Anyway, since the work and research part of my life is bound up with one nicely configured laptop, I was hesitant to change anything, but after burning 4 backup DVD-Rs and cloning my laptop's disk drive to an external disk, I did a fresh install last night and restored my user files from the cloned disk.

It took a few hours to get all the tools working that I use (and I am probably still not there yet), but the time was well spent. I think the Time Machine idea is awesome - you really need to try it to appreciate it. I plan on alternating between two external disks, keeping one at a friends house for off site backup.

I am still deciding if the Finder changes are all that great. The icons don't seem as distinctive as the old ones. I do like the document automatic preview options.

The Java JVM support (version 5) performs well, and the NetBeans IDE (used only for Ruby and Ruby Rails development) seems more responsive. Ruby is installed as a shared library framework so if you should run many simultaneous Ruby processes, some real memory would be saved (like Apple does for multiple JVMs running). I was going to do my own Ruby install and decided against it.

Leopard seems very much faster than Tiger but that may be partially because I wiped the disk and did a clean install (the ultimate disk defragmentaton :-)


(*) A bit of advice: last year I was working really long hours sitting at my desk without getting up often enough - that lead to deep vein thrombosis and 2 pulmonary embolisms.
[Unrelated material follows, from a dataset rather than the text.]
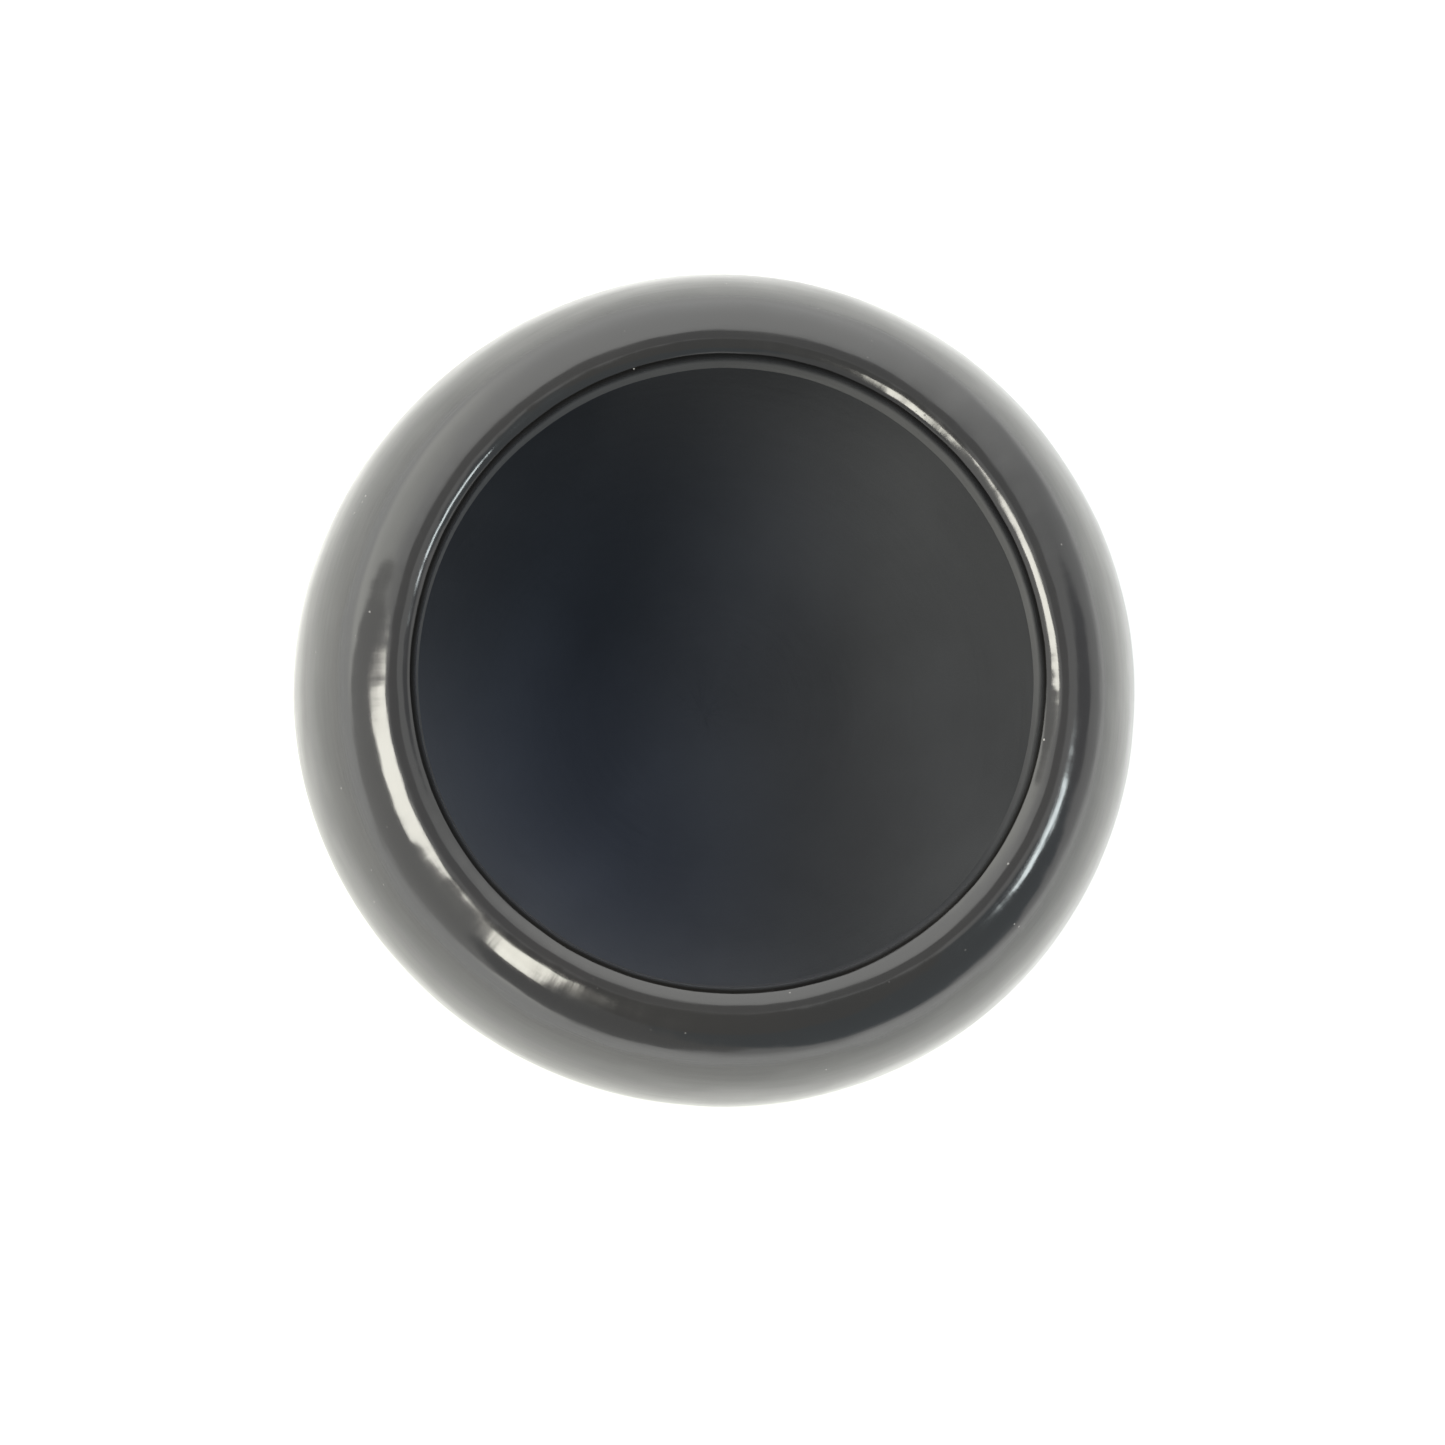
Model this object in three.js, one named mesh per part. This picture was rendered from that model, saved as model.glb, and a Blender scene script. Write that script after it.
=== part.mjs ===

Set a timer to remind yourself to get up every 30 minutes or so!


  1. Hi Mark,

    A friend of mine pointed me to this small cool app: http://www.workrave.org/welcome/

    It is not still available for OS X, but it is great for recovery and prevention of RSI.

  2. Hello Behrang,

    That timer program looks good. I use the 3-2-1 Widget for OS X. I like to let people know just how important it is to interrupt the 'flow' and get up and walk around. Especially for computer programmers: it is too easy to get into coding and not think of taking a minute or two break to move around.

    Best regards,

  3. The 3-2-1 widget is very neat.

    What I like about WorkRave is that every 5 minutes or so, it disables the mouse and the keyboard and forces the user to take it easy! :))

    Also every hour or so it shows some animated pictures like how to stretch the fingers, the body, etc.

    Some time ago I had some terrible backache while sleeping more than a few hours in my bed. At first I thought my bed is the problem. But I found out that the real problem is me sitting behind my desktop in an unergonomic style for hours and hours.

    It is great to let people know how important this small and tiny breaks are.

    All the best,

  4. I work from home these days, and so I'm very aware that I don't exercise enough. =) I have the Mac set to announce the hour, and I used to get up and do stretches, jumping jacks, &c. when it tolled. Unfortunately, lately I just ignore it... =/


  5. For the Mac, check out AntiRSI:


    Great free program you can customize to suit your needs.

  6. Hello Jellybean,

    AntiRSI looks good. However, for me, it is important to simply get up and walk around for a minute or two so the simpler 1-2-3 timer set to 20 minute intervals works great.

    I find that getting up and walking around gives me some time for thinking about what I am working on. I have always thought that one of the best toolsets for a computer scientist is a pad of writing paper and a good pen :-) It is good to get away from the keyboard.